Reproduce the entries shown below only from the line with "for (i = [0 : ridges - 1])" down to the line with "if empty is", keeping both end lines and copying each one exactly.

### DATA LISTING ###

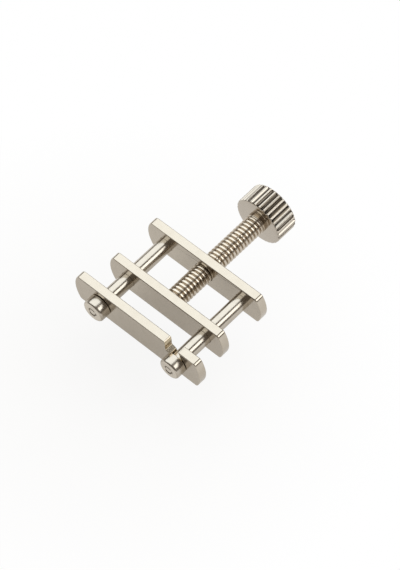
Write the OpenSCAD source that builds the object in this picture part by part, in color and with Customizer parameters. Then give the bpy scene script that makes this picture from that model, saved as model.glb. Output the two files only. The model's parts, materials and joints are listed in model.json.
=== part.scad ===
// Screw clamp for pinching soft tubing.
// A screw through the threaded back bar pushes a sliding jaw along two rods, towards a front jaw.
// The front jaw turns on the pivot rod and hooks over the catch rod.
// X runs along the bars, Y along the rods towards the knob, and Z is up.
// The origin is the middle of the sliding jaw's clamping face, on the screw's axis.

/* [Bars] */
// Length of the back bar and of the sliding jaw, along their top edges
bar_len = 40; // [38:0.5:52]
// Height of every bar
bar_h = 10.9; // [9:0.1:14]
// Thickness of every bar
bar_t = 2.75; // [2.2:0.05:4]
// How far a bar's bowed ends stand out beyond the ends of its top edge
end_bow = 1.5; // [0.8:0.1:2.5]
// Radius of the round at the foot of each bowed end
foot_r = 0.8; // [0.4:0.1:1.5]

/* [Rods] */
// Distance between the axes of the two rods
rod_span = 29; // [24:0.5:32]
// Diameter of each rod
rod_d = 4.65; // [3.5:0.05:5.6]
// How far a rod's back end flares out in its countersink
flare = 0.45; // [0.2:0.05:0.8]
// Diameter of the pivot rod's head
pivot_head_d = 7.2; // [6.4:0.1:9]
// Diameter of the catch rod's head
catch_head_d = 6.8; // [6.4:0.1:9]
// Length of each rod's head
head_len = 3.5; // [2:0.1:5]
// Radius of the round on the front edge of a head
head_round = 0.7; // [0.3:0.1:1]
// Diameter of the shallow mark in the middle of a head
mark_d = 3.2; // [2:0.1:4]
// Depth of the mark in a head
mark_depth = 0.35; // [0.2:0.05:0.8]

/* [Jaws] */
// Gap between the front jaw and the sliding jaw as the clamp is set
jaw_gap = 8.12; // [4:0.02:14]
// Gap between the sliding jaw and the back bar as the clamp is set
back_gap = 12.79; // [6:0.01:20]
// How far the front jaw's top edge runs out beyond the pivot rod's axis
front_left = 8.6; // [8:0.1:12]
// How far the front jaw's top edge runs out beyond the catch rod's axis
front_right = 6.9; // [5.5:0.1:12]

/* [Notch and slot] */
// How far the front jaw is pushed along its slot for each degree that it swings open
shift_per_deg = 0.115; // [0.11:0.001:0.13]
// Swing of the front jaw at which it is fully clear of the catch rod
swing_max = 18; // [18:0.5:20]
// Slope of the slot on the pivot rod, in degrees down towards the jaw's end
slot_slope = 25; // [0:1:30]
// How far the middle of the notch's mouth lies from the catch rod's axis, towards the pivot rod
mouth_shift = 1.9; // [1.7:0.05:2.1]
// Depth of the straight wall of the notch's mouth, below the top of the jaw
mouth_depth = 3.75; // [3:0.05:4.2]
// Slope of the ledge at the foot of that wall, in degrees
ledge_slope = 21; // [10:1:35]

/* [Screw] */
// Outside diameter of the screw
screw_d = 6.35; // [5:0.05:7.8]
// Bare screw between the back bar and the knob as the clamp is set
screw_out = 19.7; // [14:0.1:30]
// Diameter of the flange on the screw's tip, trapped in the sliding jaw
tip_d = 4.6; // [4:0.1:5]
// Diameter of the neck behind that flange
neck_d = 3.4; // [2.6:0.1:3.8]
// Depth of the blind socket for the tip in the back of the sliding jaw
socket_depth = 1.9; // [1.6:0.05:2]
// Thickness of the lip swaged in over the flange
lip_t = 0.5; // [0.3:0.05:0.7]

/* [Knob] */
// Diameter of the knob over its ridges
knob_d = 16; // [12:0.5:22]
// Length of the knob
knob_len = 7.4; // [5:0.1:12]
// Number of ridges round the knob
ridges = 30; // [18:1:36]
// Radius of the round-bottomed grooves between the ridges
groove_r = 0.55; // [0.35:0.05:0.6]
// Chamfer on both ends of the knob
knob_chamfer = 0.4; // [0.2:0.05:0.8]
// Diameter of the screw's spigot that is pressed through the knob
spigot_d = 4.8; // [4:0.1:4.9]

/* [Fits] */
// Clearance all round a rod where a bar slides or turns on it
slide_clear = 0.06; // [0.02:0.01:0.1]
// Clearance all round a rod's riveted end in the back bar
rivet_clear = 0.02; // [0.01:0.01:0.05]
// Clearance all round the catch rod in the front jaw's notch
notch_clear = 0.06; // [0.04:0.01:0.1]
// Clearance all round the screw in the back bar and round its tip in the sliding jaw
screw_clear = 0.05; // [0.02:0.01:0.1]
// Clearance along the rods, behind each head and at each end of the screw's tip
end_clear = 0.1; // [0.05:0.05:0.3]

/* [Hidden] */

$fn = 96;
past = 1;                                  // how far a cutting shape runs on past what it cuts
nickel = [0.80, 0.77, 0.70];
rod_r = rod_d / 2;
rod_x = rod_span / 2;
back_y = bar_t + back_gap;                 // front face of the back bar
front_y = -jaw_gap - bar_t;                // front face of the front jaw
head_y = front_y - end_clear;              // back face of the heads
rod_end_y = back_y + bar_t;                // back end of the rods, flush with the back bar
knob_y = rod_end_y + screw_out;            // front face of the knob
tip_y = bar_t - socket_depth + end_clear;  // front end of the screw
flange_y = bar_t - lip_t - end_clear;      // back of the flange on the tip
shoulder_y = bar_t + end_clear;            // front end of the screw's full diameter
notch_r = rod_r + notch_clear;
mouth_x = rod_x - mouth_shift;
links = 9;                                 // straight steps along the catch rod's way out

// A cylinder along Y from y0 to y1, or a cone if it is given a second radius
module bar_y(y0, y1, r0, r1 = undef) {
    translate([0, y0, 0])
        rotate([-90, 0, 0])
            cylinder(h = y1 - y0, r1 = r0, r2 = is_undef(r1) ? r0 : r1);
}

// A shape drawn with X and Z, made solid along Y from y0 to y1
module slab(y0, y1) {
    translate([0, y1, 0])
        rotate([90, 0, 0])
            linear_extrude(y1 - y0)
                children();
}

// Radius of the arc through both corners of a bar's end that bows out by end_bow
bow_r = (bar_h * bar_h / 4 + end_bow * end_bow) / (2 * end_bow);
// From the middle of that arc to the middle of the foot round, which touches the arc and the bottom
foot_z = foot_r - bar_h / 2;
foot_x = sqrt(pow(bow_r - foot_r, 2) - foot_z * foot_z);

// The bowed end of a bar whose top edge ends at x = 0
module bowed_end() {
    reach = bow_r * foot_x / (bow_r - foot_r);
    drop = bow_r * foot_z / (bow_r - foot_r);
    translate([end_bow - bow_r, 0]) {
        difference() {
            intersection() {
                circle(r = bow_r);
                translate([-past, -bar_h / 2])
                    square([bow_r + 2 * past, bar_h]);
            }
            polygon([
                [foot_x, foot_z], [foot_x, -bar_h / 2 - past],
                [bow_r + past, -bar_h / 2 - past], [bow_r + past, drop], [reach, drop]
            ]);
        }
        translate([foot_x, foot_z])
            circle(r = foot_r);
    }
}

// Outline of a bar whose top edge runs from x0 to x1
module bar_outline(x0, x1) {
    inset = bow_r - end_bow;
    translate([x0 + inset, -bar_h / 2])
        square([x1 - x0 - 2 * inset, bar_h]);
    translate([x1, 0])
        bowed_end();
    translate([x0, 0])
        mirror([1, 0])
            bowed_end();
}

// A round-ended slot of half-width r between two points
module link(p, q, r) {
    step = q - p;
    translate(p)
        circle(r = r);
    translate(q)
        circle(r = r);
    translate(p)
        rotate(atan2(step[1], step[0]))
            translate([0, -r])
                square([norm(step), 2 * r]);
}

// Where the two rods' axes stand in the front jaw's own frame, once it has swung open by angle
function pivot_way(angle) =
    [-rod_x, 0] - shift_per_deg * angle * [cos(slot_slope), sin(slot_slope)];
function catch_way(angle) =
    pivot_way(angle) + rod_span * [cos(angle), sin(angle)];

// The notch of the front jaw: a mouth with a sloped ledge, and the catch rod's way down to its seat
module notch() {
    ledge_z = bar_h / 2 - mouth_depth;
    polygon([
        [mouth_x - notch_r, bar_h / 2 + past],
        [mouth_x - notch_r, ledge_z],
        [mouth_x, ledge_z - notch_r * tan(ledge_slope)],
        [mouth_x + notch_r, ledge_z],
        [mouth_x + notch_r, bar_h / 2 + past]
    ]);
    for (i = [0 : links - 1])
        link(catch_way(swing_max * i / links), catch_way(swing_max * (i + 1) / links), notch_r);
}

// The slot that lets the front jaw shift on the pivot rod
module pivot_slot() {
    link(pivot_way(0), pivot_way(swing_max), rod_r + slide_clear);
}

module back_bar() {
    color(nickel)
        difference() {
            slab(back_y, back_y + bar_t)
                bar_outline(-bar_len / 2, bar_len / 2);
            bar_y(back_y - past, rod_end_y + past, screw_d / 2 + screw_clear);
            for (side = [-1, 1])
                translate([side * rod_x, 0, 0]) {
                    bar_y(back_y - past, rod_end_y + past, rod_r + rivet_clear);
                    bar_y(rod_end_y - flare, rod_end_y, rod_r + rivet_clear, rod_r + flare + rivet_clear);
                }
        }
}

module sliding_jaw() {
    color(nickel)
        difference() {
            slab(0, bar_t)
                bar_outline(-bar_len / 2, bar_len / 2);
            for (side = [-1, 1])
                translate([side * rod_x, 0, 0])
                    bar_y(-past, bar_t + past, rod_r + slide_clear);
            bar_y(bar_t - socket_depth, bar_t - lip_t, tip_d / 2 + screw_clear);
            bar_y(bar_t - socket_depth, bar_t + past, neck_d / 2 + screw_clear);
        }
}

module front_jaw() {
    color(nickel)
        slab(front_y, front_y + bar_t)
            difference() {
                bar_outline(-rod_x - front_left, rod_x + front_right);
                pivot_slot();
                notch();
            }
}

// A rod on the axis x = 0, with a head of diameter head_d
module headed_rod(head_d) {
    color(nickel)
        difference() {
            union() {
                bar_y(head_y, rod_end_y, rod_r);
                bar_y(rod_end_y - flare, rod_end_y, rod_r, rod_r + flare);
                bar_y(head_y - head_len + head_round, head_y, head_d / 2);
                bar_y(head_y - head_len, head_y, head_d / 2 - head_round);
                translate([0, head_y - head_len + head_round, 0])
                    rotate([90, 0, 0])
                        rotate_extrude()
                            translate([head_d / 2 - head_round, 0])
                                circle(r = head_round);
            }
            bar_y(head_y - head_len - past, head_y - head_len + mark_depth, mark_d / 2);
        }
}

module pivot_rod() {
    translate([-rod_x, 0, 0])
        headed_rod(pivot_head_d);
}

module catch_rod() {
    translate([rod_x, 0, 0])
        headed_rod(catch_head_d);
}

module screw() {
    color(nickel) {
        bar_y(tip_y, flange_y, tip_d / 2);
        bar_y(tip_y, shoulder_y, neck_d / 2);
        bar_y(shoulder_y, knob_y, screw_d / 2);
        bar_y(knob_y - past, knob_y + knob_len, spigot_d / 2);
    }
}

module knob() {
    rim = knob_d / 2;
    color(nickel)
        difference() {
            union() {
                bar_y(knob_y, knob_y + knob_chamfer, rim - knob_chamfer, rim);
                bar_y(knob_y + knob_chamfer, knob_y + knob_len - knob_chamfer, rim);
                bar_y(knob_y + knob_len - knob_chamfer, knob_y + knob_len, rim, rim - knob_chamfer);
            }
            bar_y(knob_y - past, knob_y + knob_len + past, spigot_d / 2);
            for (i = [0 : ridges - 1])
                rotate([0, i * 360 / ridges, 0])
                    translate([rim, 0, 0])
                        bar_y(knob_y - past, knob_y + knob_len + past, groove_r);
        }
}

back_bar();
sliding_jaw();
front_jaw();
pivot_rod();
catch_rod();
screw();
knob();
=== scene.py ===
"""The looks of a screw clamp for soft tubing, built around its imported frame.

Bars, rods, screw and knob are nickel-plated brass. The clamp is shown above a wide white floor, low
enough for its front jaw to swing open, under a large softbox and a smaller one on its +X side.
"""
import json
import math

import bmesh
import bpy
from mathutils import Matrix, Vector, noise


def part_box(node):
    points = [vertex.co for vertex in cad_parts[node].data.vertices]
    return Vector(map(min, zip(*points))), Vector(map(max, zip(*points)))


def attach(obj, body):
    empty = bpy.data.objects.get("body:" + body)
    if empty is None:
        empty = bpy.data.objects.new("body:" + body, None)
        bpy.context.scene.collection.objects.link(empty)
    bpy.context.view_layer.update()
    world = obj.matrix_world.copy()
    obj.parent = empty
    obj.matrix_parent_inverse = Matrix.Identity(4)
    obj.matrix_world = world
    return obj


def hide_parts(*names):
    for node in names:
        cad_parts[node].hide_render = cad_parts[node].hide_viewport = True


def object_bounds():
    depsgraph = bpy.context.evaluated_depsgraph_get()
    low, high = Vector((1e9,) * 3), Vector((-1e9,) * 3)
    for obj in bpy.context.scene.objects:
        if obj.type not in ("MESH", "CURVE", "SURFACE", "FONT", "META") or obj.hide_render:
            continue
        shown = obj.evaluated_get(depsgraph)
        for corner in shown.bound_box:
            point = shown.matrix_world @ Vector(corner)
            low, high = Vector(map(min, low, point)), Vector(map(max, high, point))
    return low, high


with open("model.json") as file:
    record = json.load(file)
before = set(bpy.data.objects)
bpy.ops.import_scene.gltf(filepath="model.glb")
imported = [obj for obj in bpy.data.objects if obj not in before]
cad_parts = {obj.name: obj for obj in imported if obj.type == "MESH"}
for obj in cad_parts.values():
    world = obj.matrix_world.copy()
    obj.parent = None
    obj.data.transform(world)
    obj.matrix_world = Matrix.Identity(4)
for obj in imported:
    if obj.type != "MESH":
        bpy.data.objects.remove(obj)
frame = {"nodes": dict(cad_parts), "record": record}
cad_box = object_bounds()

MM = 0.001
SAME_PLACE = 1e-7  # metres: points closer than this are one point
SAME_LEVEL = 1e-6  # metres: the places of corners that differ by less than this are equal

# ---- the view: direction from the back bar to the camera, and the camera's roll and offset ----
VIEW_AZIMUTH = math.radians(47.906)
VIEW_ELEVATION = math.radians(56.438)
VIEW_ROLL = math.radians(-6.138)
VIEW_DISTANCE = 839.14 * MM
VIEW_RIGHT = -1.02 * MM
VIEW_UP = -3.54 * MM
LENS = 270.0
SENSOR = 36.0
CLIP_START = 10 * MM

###
### DATA LISTING ###

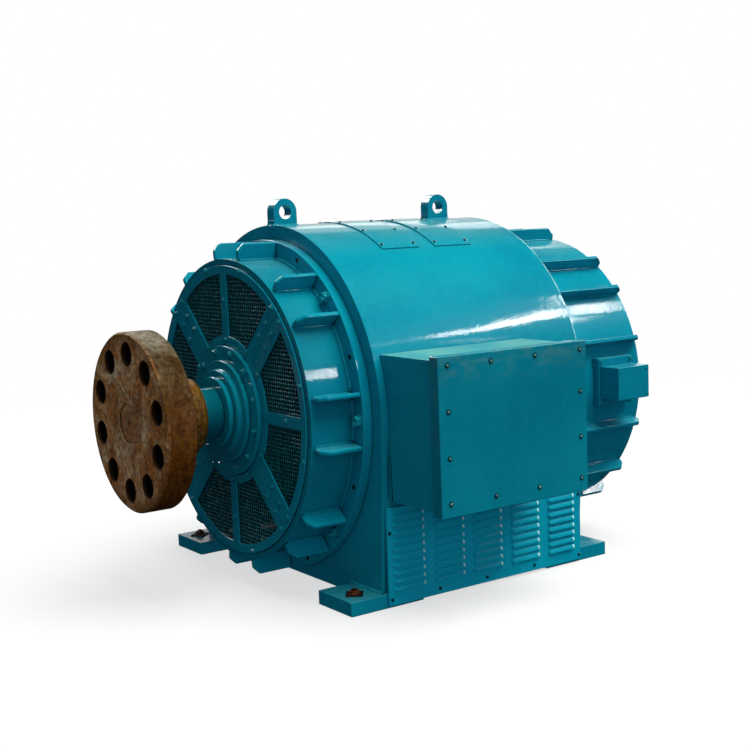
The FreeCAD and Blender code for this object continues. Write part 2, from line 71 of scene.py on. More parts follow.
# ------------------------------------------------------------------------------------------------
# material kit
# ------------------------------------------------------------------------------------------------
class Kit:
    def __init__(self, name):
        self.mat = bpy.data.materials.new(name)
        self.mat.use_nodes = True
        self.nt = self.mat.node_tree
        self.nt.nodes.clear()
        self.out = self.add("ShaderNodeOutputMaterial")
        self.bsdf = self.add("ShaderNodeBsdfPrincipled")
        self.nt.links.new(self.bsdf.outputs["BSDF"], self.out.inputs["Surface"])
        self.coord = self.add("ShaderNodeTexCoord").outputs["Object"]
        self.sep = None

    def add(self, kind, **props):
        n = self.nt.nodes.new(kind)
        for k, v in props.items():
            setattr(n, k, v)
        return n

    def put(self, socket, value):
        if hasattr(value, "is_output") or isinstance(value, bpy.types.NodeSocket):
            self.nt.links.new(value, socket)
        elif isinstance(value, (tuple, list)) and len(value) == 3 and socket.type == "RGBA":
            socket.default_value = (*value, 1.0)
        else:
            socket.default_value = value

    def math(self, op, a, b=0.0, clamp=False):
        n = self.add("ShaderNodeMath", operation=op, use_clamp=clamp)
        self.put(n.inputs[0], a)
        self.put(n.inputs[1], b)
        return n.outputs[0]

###

RESULT OF THE TASK:
            for (i = [0 : ridges - 1])
                rotate([0, i * 360 / ridges, 0])
                    translate([rim, 0, 0])
                        bar_y(knob_y - past, knob_y + knob_len + past, groove_r);
        }
}

back_bar();
sliding_jaw();
front_jaw();
pivot_rod();
catch_rod();
screw();
knob();
=== scene.py ===
"""The looks of a screw clamp for soft tubing, built around its imported frame.

Bars, rods, screw and knob are nickel-plated brass. The clamp is shown above a wide white floor, low
enough for its front jaw to swing open, under a large softbox and a smaller one on its +X side.
"""
import json
import math

import bmesh
import bpy
from mathutils import Matrix, Vector, noise


def part_box(node):
    points = [vertex.co for vertex in cad_parts[node].data.vertices]
    return Vector(map(min, zip(*points))), Vector(map(max, zip(*points)))


def attach(obj, body):
    empty = bpy.data.objects.get("body:" + body)
    if empty is None:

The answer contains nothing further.